Was ist das Problem?

1993 wurde die gesetzliche Grundlage für Privatstiftungen geschaffen. Seither gab es schon über ein Dutzend Änderungen. Steuerlich gibt es überhaupt keinen Vorteil mehr. Daher lösen Leute die Stiftungen mit unendlichen Schwierigkeiten auf. Man übersieht ja auch, dass bei 3000 Stiftungen rund 20.000 Beschäftigte sind. Außerdem gibt es Mitarbeiter-stiftungen, die erfolgreichste hat die Voest.

Wohin wandert man ab?

In die Schweiz. Auch Liechtenstein bemüht sich enorm. Es braucht in der jetzigen Steuerreformdebatte einen Weckruf: Man muss das Kapital absichern, statt es in die Nachbarländer abwandern zu lassen.

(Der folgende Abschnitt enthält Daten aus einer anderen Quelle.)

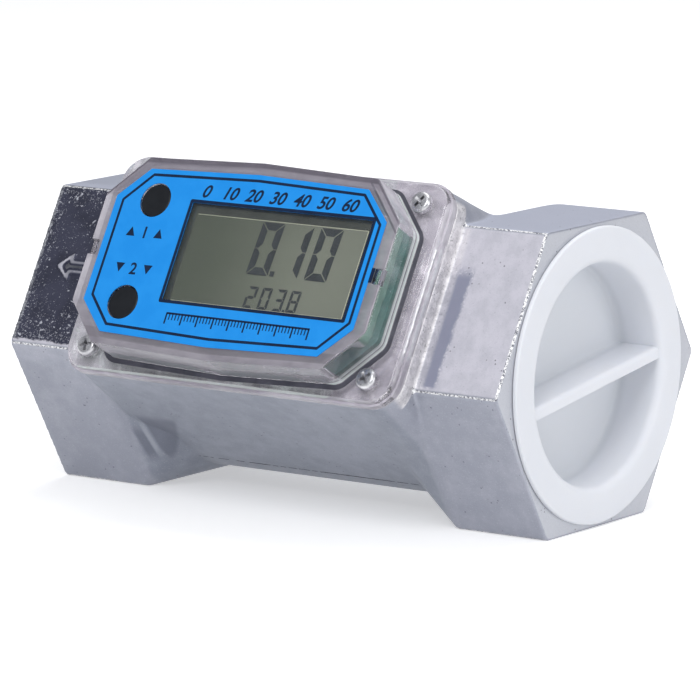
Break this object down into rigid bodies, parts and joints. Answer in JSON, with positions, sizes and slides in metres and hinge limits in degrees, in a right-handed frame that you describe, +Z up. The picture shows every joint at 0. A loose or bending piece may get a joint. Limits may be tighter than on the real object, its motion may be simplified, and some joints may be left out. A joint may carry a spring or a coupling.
{
  "type": "digital turbine flow meter",
  "caption": "Cast-body turbine flow meter with hexagonal pipe ports, a clear-covered digital display, press buttons and a push-in port cap.",
  "frame": {"origin": "on the flow axis, at the centre of the outlet end face, where the outlet port opens", "axes": "+X along the flow axis, from the outlet to the inlet; +Z up, with the meter lying on one flat of its hexagonal collars; the display looks towards -Y and 30 degrees up"},
  "size_m": [0.1471, 0.1025, 0.0866],
  "materials": {
    "cast_aluminium": "sand-textured die casting, bare",
    "support_plastic": "moulded, glass filled",
    "rotor_plastic": "moulded, smooth",
    "spring_steel": "oiled, dark",
    "ground_steel": "ground",
    "bronze": "sintered",
    "washer_plastic": "smooth",
    "magnet": "nickel plated",
    "bobbin_plastic": "moulded",
    "copper": "enamelled wire",
    "ferrite": "pressed",
    "tinned_wire": "tinned",
    "tray_plastic": "moulded",
    "battery_jacket": "plain printed sleeve",
    "board_green": "solder mask",
    "chip_black": "moulded",
    "can_metal": "satin",
    "capacitor_sleeve": "shrunk sleeve",
    "white_plastic": "moulded",
    "contact_rubber": "layered",
    "display_glass": "grey-green polariser",
    "reflector": "pearl",
    "screw_steel": "zinc plated",
    "chrome": "polished plating",
    "gasket_rubber": "flat sheet, pale grey",
    "clear_plastic": "clear, moulded",
    "label_blue": "printed film, satin",
    "button_rubber": "smooth",
    "cap_white": "moulded, slightly waxy"
  },
  "bodies": {
    "meter_body": {"body": "cast_aluminium", "outlet_support": "support_plastic", "inlet_support": "support_plastic", "retaining_rings": "spring_steel", "rotor_shaft": "ground_steel", "thrust_washers": "washer_plastic", "coil_bobbin": "bobbin_plastic", "coil_winding": "copper", "coil_core": "ferrite", "coil_pins": "tinned_wire", "battery_tray": "tray_plastic", "batteries": "battery_jacket", "battery_contacts": "tinned_wire", "circuit_board": "board_green", "controller_chip": "chip_black", "quartz_crystal": "can_metal", "capacitors": "capacitor_sleeve", "tactile_switches": "chip_black", "lcd_holder": "white_plastic", "contact_strips": "contact_rubber", "lcd_glass": "display_glass", "lcd_backing": "reflector", "board_screws": "screw_steel", "cover_gasket": "gasket_rubber", "clear_cover": "clear_plastic", "face_label": "label_blue", "cover_screws": "chrome"},
    "rotor": {"rotor": "rotor_plastic", "rotor_bushings": "bronze", "rotor_magnets": "magnet"},
    "display_button": {"display_button": "button_rubber"},
    "calibrate_button": {"calibrate_button": "button_rubber"},
    "inlet_cap": {"inlet_cap": "cap_white"}
  },
  "joints": [
    {"name": "rotor_spin", "type": "hinge", "parent": "meter_body", "child": "rotor", "pos_m": [0.073, 0, 0], "axis": [1, 0, 0], "continuous": true},
    {"name": "display_button_press", "type": "slide", "parent": "meter_body", "child": "display_button", "axis": [0, 0.866, -0.5], "range_m": [0, 0.0008], "stiffness_N_per_m": 800},
    {"name": "calibrate_button_press", "type": "slide", "parent": "meter_body", "child": "calibrate_button", "axis": [0, 0.866, -0.5], "range_m": [0, 0.0008], "stiffness_N_per_m": 800},
    {"name": "inlet_cap_pull", "type": "slide", "parent": "meter_body", "child": "inlet_cap", "axis": [1, 0, 0], "range_m": [0, 0.09]}
  ]
}
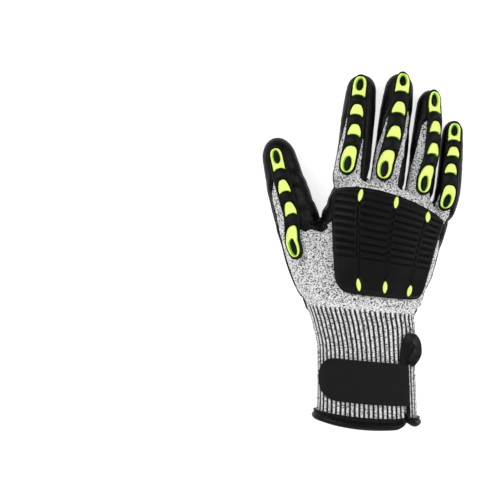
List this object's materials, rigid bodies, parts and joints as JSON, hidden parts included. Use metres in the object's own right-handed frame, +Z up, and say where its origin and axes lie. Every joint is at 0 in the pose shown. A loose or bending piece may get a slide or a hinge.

Das Stimmungsbarometer zeigt aber: "Trifft eh keine Armen".

Es geht nicht um arm oder reich, sondern um Sicherheit und um 60 bis 80 Milliarden Betriebsvermögen.

Haben viele Stiftungsgründer nicht leichtfertig nur den Steuervorteil gesehen, ohne zu beachten, dass man mit einer Stiftung praktisch enteignet ist?

Viele haben sich sicherlich zu wenig überlegt, dass sie nicht so ohne Weiteres wieder herauskommen. Eine Zeit lang war es modern, eine Stiftung zu gründen.

Und jetzt ist es wegen des hohen Eingangssteuersatzes nicht mehr attraktiv?

Der ist in der Schweiz noch höher. Die Leute sind bereit, mehr zu zahlen, wenn sie Sicherheit haben. Man übersieht, wie viel Stifter für Kultur und Soziales tun. Die Esterhazystiftung kümmert sich um Museum, Burgen und nachhaltig um Land- und Forstwirtschaft. Der Investor Peter Pühringer hat sechs Millionen Euro für das Theater in der Josefstadt gestiftet. Dem ist es hier zu blöd geworden, und er ist mit seinem ganzen Geld in die Schweiz gegangen.

Die Regierung will ja ein neues Modell für gemeinnützige Stiftungen schaffen und erhofft sich daraus Geld für die Wissenschaft. Was halten Sie davon?

Das ist sehr sympathisch, aber die wirklichen Gelder liegen nicht in gemeinnützigen Stiftungen.

Wird die Steuerreform auch die Stiftungen betreffen?

Wir wissen es nicht. Ich kämpfe nach wie vor darum, die Politik vom Sinn der Stiftungen zu überzeugen. Es ist wichtig, eine positive Stimmung für ausländisches Kapital zu verbreiten, so wie es damals Franz Vranitzky und Ferdinand Lacina gemacht haben. Anstatt zu sagen: Das brauchen wir nicht!

3240 Privatstiftungen gibt es in Österreich, seit 1993 ist die Gründung möglich. Der Stifter bringt Vermögen in eine Privatstiftung ein und legt einen Zweck vor. Dafür wird nur der Ertrag aus der Vermögensverwaltung verwendet.

Die SPÖ erwog, dass Stiftungen künftig ein Prozent Vermögenssteuer plus ein Prozent Erbschaftssteuer-Äquivalent von der Substanz zahlen sollten. Der Manager (Mondi) und Ex-IV-Präsident Veit Sorger ist Präsident des Verbands Österreichischer Privatstiftungen.